The pure screen-reader user, once he has a complete native render, does not need the visual view kept conformant as well. For him that's a redundant path to a place he's already standing — a ramp to a copy of the floor he's on. The obligation to him is discharged by the render he actually uses, and "discharged" doesn't mean "met in every modality he might prefer." It means met.
But the low-vision user is a different person with a different claim. Someone with residual sight who runs magnification for one task and the screen reader for another lives in both renders, all day. For her, the visual view isn't a copy of the audible one — it's a peer she genuinely occupies. Keeping it usable is live duty, not redundancy.
So the principle is not "screen reader good, visual bad." It is: the obligation is to a usable render for each observer, not every render for every observer. Renders with real occupants get maintained. Renders demanded only to match someone else's method don't. The authors' "keep it conformant, full stop" over-obligates in the redundant case and never draws this line. I'll draw it for them — and it keeps me from swinging at a magnification user I'd never want to hit.
Staying on my own ground
One concession, freely given, because the authors already made it and I'd be foolish to pretend otherwise. They note that agent-readiness gets you most of the way to accessibility, not all of it — that pace, plain language, and cognitive load are human-specific and don't fall out of the semantic surface. That's right. So I'm not claiming the gap closes for everyone.
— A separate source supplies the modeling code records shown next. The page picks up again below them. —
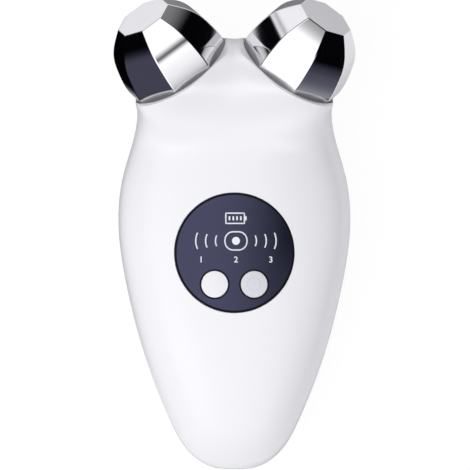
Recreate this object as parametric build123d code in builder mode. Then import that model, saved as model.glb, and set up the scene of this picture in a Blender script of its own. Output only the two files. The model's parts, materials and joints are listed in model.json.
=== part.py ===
from build123d import *
from math import asin, cos, degrees, hypot, pi, radians, sin, sqrt
import os

os.makedirs("parts", exist_ok=True)

# Facial toning device. It lies on its back: +Z out of the control panel, +Y from the tip to the rollers,
# +X to the right of someone who looks at the panel. Millimetres. The origin is the middle of the
# footprint, on the resting plane.

# ---- overall form -----------------------------------------------------------------------------------
tip_y = -62.52              # y of the tip; stations along the body are measured from it
spine_z = 14.0              # height of the body's parting line
bend_start = 80.0           # station where the neck begins to lean forward
bend_radius = 40.0
head_tilt = 31.0            # degrees the head leans forward
wall = 2.0
joint_step = 1.0            # the parting line's tongue begins this deep in the wall
seam_gap = 0.16             # width of the visible groove along the parting line
tongue_height = 1.2
band_share = 0.75           # of the bend's radius, reached by the solids that part the shells
tongue_clearance = 0.1

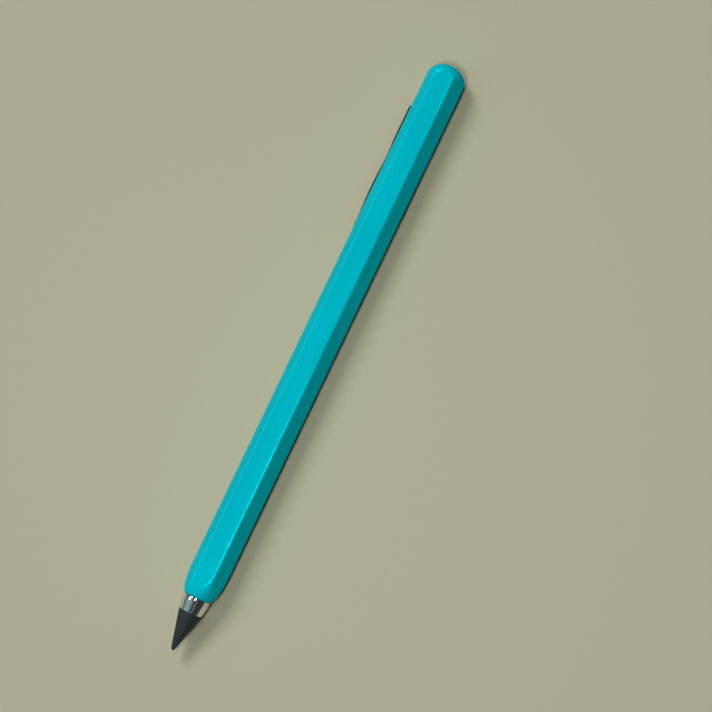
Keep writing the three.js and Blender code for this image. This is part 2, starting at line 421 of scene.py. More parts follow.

My argument is about the sensory render, where the canon's shadow really does vanish once you render each observer from the source. Cognitive access is its own harder problem, and I'm not waving it away. I'm staying where my argument is strong and saying so.
What they proved, and then prescribed away
I'll end where they did, because their own best anecdote is the whole case made for them, and then refused.
They tell the story of a blind developer who built a tool entirely through AI-assisted coding, and demoed it, and a sighted colleague pointed out the bottom half of the letters were cut off on screen — a visual flaw the AI never mentioned. They offer it as a cautionary tale about AI's omissions.
But look at what actually happened. The tool worked — through the channel its blind builder used to make it. The only fault was a property of the visual render: a surface he had no reason to inhabit. The application was sound. The defect was confined to one rendering, and it failed independently of the others, because they were never the same artefact. That is not a story about AI's blind spot. That is source-and-renders, demonstrated live: a correct application, a fault sealed inside the one render that had the problem, observers each seeing their own surface's flaws. The sighted colleague didn't rescue anyone. He QA'd the sighted render. We don't call it rescue when it runs the other way.
They had the proof of concept in their hands. The agentic web, born accessible, already shipping in a single demo. And in the same essay they prescribed keeping the scaffolding up anyway — the conformant visual view, kept forever, just in case.
The thing they want to insure against is the thing they just proved already works.
Keep the surface honest, not the industry obligated. Render each observer from the source. Prove completeness with a list the render writes itself. And when the native render is real — only then — let the catch-up machine finally stop.
It was never insurance. It was a habit. And the bill came due every release, paid by everyone, for a claim that never once got honoured.